=== RAW DATA ===
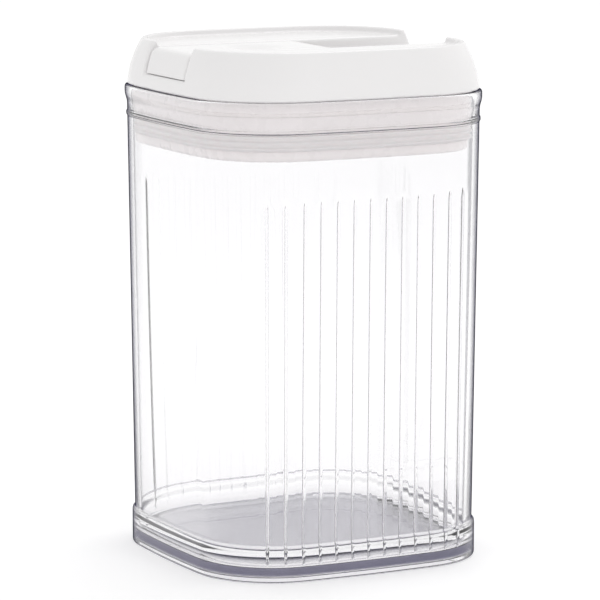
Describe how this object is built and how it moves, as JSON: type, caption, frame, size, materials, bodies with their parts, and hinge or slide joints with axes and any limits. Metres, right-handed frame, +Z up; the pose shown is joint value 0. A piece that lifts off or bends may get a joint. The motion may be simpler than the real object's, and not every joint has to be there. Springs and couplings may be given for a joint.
{
  "type": "food canister",
  "caption": "Square clear storage canister with a white airtight lid whose flip lever squeezes a seal ring against the jar.",
  "frame": {"origin": "bottom centre of the jar, on the plane that it stands on", "axes": "+Z up the jar to the lid, -Y the side where the lever's finger tab is, +X along the lever's hinge pin"},
  "size_m": [0.131, 0.131, 0.2145],
  "materials": {
    "clear_body": "clear plastic, polished, faint cool tint",
    "white_shell": "glossy white, moulded",
    "white_frame": "satin white, moulded",
    "slide_plastic": "natural slippery plastic",
    "silicone": "translucent silicone, satin",
    "dark_rubber": "black rubber",
    "spring_steel": "bright drawn steel",
    "screw_steel": "stainless, machined"
  },
  "bodies": {
    "jar": {"jar": "clear_body"},
    "lid": {"lid_cover": "white_shell", "lid_chassis": "white_frame", "wear_plate": "slide_plastic", "stem_bush": "slide_plastic", "seal_ring": "silicone", "return_spring": "spring_steel", "chassis_screws": "screw_steel", "lever_bumpers": "silicone"},
    "plate": {"compression_plate": "white_frame", "pull_stem": "slide_plastic", "stem_o_ring": "dark_rubber", "stem_screw": "screw_steel", "sealing_washer": "dark_rubber", "plate_cap": "white_frame", "spring_seat": "spring_steel"},
    "lever": {"flip_lever": "white_shell", "lever_liner": "white_frame", "hinge_pin": "screw_steel", "pin_clips": "spring_steel"}
  },
  "joints": [
    {"name": "lid_lift", "type": "slide", "parent": "jar", "child": "lid", "axis": [0, 0, 1], "range_m": [0, 0.16]},
    {"name": "plate_drop", "type": "slide", "parent": "lid", "child": "plate", "axis": [0, 0, -1], "range_m": [0, 0.0025], "deforming": ["seal_ring", "return_spring"]},
    {"name": "lever_flip", "type": "hinge", "parent": "plate", "child": "lever", "pos_m": [0, 0, 0.20605], "axis": [-1, 0, 0], "range_deg": [0, 90]}
  ],
  "couplings": [
    {"joint": "plate_drop", "follows": "lever_flip", "m_per_rad": 0.0015915}
  ]
}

=== BRIEF ===
Quote every line of the data, word for word.

=== EXERCISE OUTPUT ===
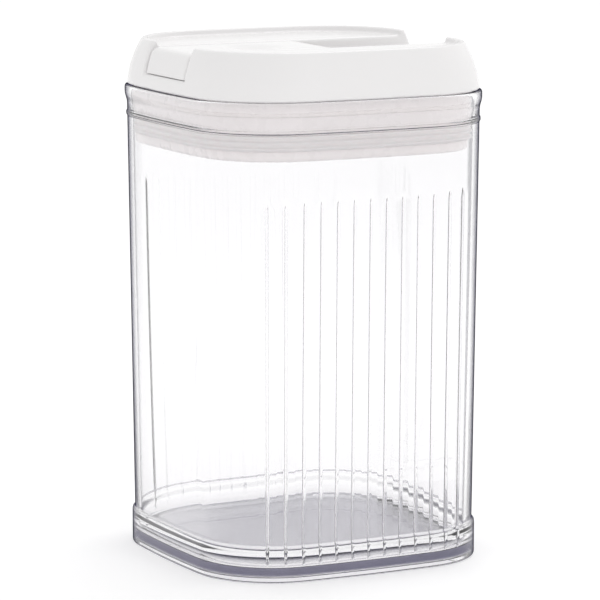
Describe how this object is built and how it moves, as JSON: type, caption, frame, size, materials, bodies with their parts, and hinge or slide joints with axes and any limits. Metres, right-handed frame, +Z up; the pose shown is joint value 0. A piece that lifts off or bends may get a joint. The motion may be simpler than the real object's, and not every joint has to be there. Springs and couplings may be given for a joint.
{
  "type": "food canister",
  "caption": "Square clear storage canister with a white airtight lid whose flip lever squeezes a seal ring against the jar.",
  "frame": {"origin": "bottom centre of the jar, on the plane that it stands on", "axes": "+Z up the jar to the lid, -Y the side where the lever's finger tab is, +X along the lever's hinge pin"},
  "size_m": [0.131, 0.131, 0.2145],
  "materials": {
    "clear_body": "clear plastic, polished, faint cool tint",
    "white_shell": "glossy white, moulded",
    "white_frame": "satin white, moulded",
    "slide_plastic": "natural slippery plastic",
    "silicone": "translucent silicone, satin",
    "dark_rubber": "black rubber",
    "spring_steel": "bright drawn steel",
    "screw_steel": "stainless, machined"
  },
  "bodies": {
    "jar": {"jar": "clear_body"},
    "lid": {"lid_cover": "white_shell", "lid_chassis": "white_frame", "wear_plate": "slide_plastic", "stem_bush": "slide_plastic", "seal_ring": "silicone", "return_spring": "spring_steel", "chassis_screws": "screw_steel", "lever_bumpers": "silicone"},
    "plate": {"compression_plate": "white_frame", "pull_stem": "slide_plastic", "stem_o_ring": "dark_rubber", "stem_screw": "screw_steel", "sealing_washer": "dark_rubber", "plate_cap": "white_frame", "spring_seat": "spring_steel"},
    "lever": {"flip_lever": "white_shell", "lever_liner": "white_frame", "hinge_pin": "screw_steel", "pin_clips": "spring_steel"}
  },
  "joints": [
    {"name": "lid_lift", "type": "slide", "parent": "jar", "child": "lid", "axis": [0, 0, 1], "range_m": [0, 0.16]},
    {"name": "plate_drop", "type": "slide", "parent": "lid", "child": "plate", "axis": [0, 0, -1], "range_m": [0, 0.0025], "deforming": ["seal_ring", "return_spring"]},
    {"name": "lever_flip", "type": "hinge", "parent": "plate", "child": "lever", "pos_m": [0, 0, 0.20605], "axis": [-1, 0, 0], "range_deg": [0, 90]}
  ],
  "couplings": [
    {"joint": "plate_drop", "follows": "lever_flip", "m_per_rad": 0.0015915}
  ]
}